▸ **Directions**: Identify the lines holding "only" and copy them.

▸ **Extracted entries**:

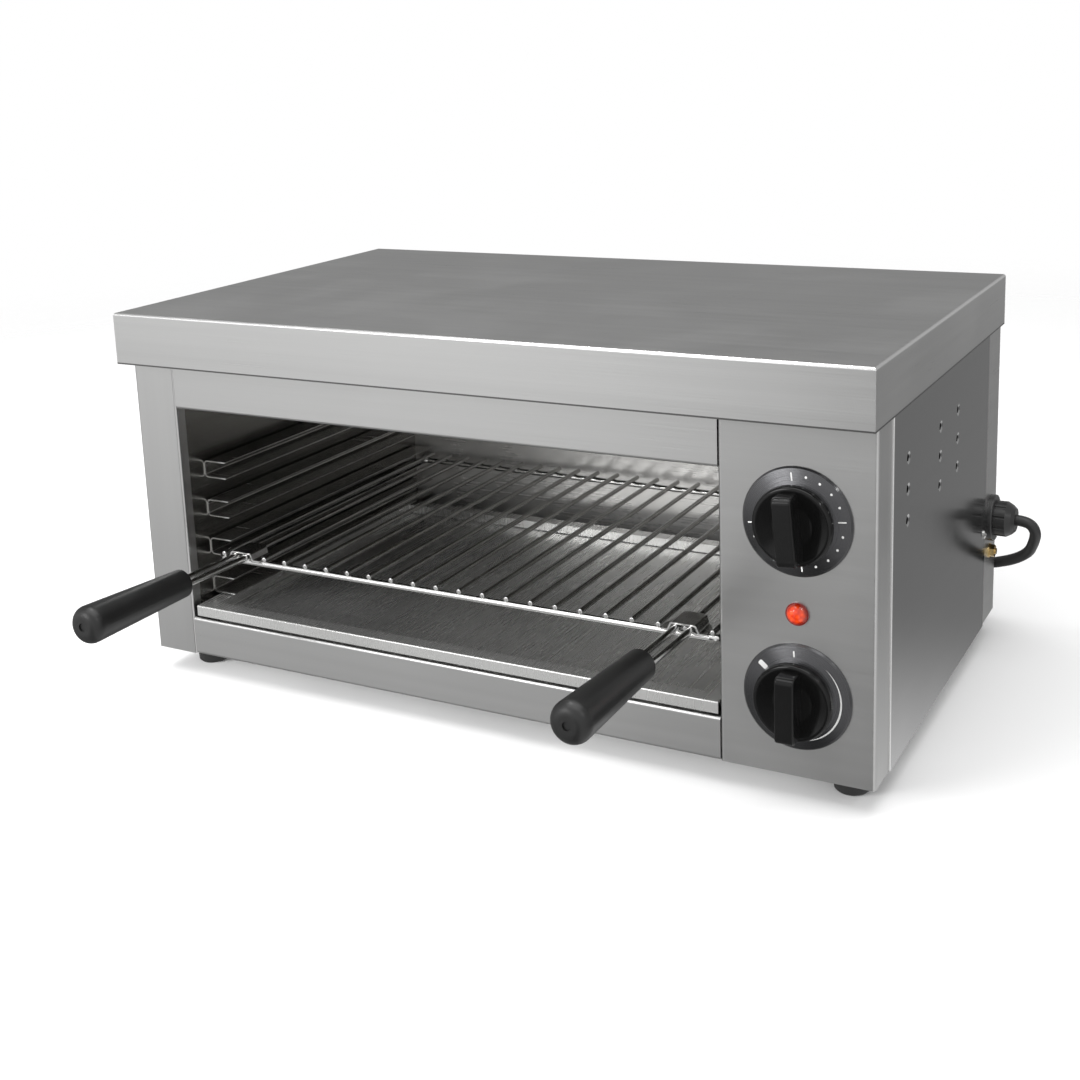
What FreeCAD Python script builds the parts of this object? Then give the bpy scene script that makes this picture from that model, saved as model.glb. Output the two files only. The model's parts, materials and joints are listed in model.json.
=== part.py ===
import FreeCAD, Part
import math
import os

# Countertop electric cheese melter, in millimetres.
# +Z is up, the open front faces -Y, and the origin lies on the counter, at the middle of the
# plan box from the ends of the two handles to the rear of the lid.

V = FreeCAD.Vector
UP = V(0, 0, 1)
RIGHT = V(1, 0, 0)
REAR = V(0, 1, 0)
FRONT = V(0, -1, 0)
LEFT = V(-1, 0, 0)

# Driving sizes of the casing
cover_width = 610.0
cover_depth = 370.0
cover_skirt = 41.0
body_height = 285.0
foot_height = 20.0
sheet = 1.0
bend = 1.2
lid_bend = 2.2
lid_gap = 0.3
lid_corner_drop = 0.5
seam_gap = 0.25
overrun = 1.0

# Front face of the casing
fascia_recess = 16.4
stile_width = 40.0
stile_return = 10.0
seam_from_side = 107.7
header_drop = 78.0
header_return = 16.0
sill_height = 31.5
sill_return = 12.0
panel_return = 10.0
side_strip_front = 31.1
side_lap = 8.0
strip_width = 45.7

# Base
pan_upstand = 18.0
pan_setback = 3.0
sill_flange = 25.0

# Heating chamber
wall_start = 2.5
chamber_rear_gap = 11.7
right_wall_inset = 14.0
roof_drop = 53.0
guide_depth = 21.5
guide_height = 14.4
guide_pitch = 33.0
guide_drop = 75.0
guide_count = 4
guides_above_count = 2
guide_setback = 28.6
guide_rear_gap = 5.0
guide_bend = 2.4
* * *
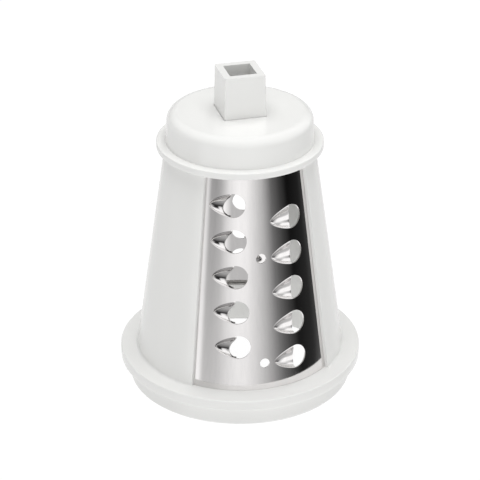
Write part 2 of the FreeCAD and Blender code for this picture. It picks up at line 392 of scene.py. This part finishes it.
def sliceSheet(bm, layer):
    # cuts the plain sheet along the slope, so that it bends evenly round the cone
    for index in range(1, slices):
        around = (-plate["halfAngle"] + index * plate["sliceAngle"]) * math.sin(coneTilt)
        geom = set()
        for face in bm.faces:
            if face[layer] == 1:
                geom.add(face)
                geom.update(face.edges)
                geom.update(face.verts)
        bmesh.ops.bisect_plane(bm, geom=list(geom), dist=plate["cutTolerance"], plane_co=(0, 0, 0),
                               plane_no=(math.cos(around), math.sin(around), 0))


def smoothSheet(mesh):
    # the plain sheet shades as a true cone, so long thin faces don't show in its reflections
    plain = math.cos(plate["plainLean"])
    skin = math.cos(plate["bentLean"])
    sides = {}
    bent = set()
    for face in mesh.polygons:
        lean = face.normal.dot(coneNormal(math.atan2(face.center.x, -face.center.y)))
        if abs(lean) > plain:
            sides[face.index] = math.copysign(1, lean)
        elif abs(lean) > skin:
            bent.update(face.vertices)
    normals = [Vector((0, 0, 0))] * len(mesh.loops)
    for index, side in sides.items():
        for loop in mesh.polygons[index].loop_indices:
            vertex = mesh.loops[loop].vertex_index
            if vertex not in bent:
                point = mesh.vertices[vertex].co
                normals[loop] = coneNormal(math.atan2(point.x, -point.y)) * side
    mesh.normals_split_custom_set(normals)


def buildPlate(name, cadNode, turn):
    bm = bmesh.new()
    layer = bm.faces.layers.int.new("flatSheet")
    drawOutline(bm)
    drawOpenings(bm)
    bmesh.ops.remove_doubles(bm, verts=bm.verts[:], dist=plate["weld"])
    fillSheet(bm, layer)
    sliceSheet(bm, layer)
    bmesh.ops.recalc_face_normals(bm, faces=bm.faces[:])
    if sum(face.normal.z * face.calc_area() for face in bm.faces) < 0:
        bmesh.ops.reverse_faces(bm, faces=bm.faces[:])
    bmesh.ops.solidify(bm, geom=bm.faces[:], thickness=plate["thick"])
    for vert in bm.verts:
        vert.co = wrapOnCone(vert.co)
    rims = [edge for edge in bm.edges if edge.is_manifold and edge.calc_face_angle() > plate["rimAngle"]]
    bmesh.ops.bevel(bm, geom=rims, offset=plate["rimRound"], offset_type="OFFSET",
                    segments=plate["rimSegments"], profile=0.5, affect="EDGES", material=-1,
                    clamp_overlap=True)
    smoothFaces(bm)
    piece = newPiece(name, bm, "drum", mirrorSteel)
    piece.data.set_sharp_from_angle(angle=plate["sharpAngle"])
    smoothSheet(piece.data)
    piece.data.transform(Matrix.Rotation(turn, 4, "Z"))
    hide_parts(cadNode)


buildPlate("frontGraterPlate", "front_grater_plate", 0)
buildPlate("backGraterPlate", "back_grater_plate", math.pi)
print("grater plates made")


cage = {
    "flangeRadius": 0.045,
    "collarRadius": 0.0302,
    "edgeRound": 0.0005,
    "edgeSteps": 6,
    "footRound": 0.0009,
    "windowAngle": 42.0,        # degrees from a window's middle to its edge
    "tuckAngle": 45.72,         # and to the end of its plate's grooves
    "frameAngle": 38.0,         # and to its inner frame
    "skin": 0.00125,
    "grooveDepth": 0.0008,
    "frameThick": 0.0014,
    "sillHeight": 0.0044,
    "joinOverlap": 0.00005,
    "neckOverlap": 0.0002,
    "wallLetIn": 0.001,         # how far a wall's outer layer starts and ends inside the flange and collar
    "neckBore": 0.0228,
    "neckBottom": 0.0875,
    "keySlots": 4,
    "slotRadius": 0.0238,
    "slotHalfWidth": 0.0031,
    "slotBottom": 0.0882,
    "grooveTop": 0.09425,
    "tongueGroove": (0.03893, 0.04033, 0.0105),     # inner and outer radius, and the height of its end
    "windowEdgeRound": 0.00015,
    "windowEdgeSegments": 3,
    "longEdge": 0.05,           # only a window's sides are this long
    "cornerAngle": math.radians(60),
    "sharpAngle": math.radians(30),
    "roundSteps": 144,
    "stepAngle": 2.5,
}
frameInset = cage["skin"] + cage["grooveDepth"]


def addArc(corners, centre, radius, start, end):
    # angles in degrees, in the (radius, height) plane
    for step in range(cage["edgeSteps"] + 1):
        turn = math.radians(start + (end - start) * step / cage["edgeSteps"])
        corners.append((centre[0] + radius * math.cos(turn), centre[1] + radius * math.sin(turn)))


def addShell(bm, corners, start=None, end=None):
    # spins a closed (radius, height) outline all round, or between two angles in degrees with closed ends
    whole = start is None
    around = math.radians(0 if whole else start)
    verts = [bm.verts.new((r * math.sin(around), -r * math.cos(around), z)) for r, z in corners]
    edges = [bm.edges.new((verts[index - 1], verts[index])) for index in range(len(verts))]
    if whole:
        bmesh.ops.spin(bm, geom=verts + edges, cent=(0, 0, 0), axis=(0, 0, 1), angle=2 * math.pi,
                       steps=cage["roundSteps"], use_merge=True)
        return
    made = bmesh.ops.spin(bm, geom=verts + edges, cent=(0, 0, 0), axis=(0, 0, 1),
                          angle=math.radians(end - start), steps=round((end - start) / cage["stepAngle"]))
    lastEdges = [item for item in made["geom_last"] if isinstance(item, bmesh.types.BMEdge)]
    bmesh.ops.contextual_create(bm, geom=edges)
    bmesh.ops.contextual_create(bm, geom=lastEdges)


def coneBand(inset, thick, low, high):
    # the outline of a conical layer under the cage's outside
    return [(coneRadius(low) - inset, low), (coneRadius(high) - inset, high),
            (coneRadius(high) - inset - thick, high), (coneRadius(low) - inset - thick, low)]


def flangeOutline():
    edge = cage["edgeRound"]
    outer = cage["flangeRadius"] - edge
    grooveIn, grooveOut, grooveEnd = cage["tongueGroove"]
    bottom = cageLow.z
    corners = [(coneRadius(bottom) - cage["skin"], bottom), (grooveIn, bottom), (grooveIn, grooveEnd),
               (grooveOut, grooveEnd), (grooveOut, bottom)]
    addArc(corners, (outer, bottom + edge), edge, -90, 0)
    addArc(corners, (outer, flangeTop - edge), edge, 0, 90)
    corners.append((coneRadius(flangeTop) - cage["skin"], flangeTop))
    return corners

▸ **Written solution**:
What FreeCAD Python script builds the parts of this object? Then give the bpy scene script that makes this picture from that model, saved as model.glb. Output the two files only. The model's parts, materials and joints are listed in model.json.
    "longEdge": 0.05,           # only a window's sides are this long